Reinventing the Wheel

A series of articles deconstructing Data Science methods and building them from first principles using Python.

“Not because it is easy, but because we don’t know how to do it”

A generation of people grew up convinced that the Stone Age looked something like The Flintstones: cave dwellers commuting in foot-powered cars, dinosaurs serving as household appliances, and wheels everywhere. Crude, heavy, but everywhere. It is a surprisingly durable image. Growing up, we then discovered that this image is also almost entirely wrong. For a start, despite the name, most prehistoric humans did not actually live in caves; caves were occasional shelter, not real estate. Human beings and dinosaurs missed each other by about 65 million years, which is the kind of scheduling conflict that tends to be permanent. And the wheel, that symbol of prehistoric obviousness, turns out to be a surprisingly recent and rare invention, one that several advanced civilisations never developed at all.

Which means that when our parents, teachers, and senior colleagues told us “not to reinvent the wheel”, they were, without knowing it, telling us not to reinvent something that took humanity an embarrassingly long time to invent in the first place.

Here is a challenge. Try to describe, in precise terms, how you would build a functional wheel from raw materials. Not order one, not assemble a flat-pack version, but design and build one that works. The axle must rotate freely. The wheel must bear load. The materials must be available and durable. If that turns out to be harder than expected, you are in good company. The wheel emerged independently in very few places in human history, required a specific combination of materials, terrain and social organisation, and took millennia to spread.
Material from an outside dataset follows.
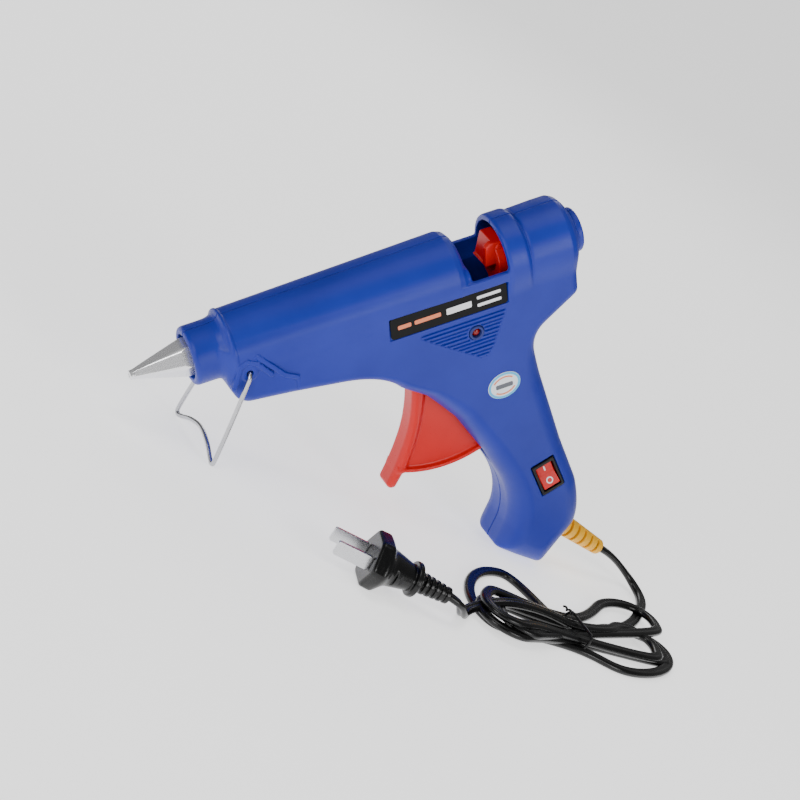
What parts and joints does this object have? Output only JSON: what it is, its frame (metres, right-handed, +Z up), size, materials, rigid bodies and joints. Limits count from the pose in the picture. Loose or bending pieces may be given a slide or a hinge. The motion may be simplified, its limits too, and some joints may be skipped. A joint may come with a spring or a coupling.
{
  "type": "hot glue gun",
  "caption": "Corded hot-melt glue gun with a pistol grip, squeeze trigger, sliding feed carriage, folding wire stand, rocker switch and plug.",
  "frame": {"origin": "on the table surface, under the middle of the standing gun's footprint, cord and strain relief left out", "axes": "+Z up; -X is the side the nozzle points to, nose down at 40.3 degrees; -Y is the gun's left side, with the label and the switch"},
  "size_m": [0.2991, 0.1208, 0.1546],
  "materials": {
    "blue_plastic": "satin moulded ABS",
    "red_plastic": "glossy moulded nylon",
    "black_plastic": "satin moulded",
    "nozzle_metal": "nickel plated, lightly burnished",
    "cast_aluminium": "as cast",
    "ceramic": "unglazed",
    "steel": "bright zinc plated",
    "plated_steel": "nickel plated",
    "silicone": "matt",
    "natural_plastic": "moulded nylon",
    "label_black": "printed film",
    "sticker": "printed vinyl",
    "led_red": "clear red lens",
    "circuit_board": "solder mask",
    "lead_white": "glass braid sleeve",
    "yellow_pvc": "satin PVC",
    "black_pvc": "semi-gloss PVC"
  },
  "bodies": {
    "housing": {"left_housing": "blue_plastic", "right_housing": "blue_plastic", "nozzle": "nozzle_metal", "melt_chamber": "cast_aluminium", "ptc_heater": "ceramic", "heater_clamp": "steel", "front_heat_ring": "ceramic", "feed_sleeve": "silicone", "sleeve_clip": "steel", "stick_guide": "natural_plastic", "trigger_pin": "steel", "return_spring": "steel", "label_plate": "label_black", "rating_sticker": "sticker", "led_lens": "led_red", "led_board": "circuit_board", "switch_body": "black_plastic", "housing_screw_1": "steel", "housing_screw_2": "steel", "housing_screw_3": "steel", "housing_screw_4": "steel", "housing_screw_5": "steel", "housing_screw_6": "steel", "heater_lead_1": "lead_white", "heater_lead_2": "lead_white", "cord_clamp": "black_plastic", "strain_relief": "yellow_pvc", "power_cord": "black_pvc", "cord_hank": "black_pvc", "cord_tie": "black_pvc", "cord_tail": "black_pvc", "plug_body": "black_pvc", "plug_blade_1": "plated_steel", "plug_blade_2": "plated_steel"},
    "trigger": {"trigger": "red_plastic"},
    "carriage": {"carriage": "red_plastic", "stick_gripper": "red_plastic", "push_link": "natural_plastic"},
    "stand": {"stand_wire": "steel"},
    "rocker": {"switch_rocker": "red_plastic"}
  },
  "joints": [
    {"name": "trigger_pull", "type": "hinge", "parent": "housing", "child": "trigger", "pos_m": [0.00924, 0, 0.06884], "axis": [0, -1, 0], "range_deg": [0, 20], "stiffness_Nm_per_rad": 0.15, "springref_deg": -17.19},
    {"name": "feed_slide", "type": "slide", "parent": "housing", "child": "carriage", "axis": [-0.7627, 0, -0.6468], "range_m": [0, 0.0085]},
    {"name": "stand_fold", "type": "hinge", "parent": "housing", "child": "stand", "pos_m": [-0.07814, 0, 0.04155], "axis": [0, -1, 0], "range_deg": [0, 80]},
    {"name": "switch_rock", "type": "hinge", "parent": "housing", "child": "rocker", "pos_m": [0.08565, -0.0115, 0.04461], "axis": [0.5707, 0, 0.8211], "range_deg": [0, 16]}
  ],
  "couplings": [
    {"joint": "feed_slide", "follows": "trigger_pull", "m_per_rad": 0.024}
  ]
}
A physicist would call this a boundary condition problem: the wheel is not intrinsically useful, it is useful given the right constraints. Far from being the emblem of simplicity the idiom implies, it is one of the most consequential and quietly complex innovations ever made.

The same dynamic applies to the tools we use every day in data science. We reach for libraries, models and methods that work (and they do work) without necessarily understanding what they are doing, where they can fail, or what their outputs actually mean. That gap rarely matters, until it does. And it matters more now than it ever has. The technologies reshaping industries, like large language models, recommendation systems, automated decision tools, are built on the same statistical foundations covered in this project. Understanding those foundations does not make you an AI researcher, but it gives you something increasingly rare: the ability to ask the right questions about the outputs these systems produce, the confidence intervals nobody reports, and the assumptions buried in the methodology.

This series is a record of building those tools from scratch: probability, statistics, hypothesis testing, measurement and uncertainty, implemented in Python and tested against real and simulated data. The goal is not to replace existing tools but to understand them well enough to use them deliberately and to recognise when something has gone wrong. The topics are not abstract: they appear in the odds quoted by a bookmaker, the football statistics cited by a pundit, and the headlines generated from a survey.

As for the wheel: Fred Flintstone, to his credit, never claimed to understand it. He just put his feet down and pushed. The real thing took millennia, specific terrain, the right animals, and a combination of conditions most civilisations simply did not have. It only became useful once the conditions were right and only worth building once you understood why.

Statistical tools and scientific methods are no different. And neither, it turns out, is the instinct to take something apart just to understand what makes it go.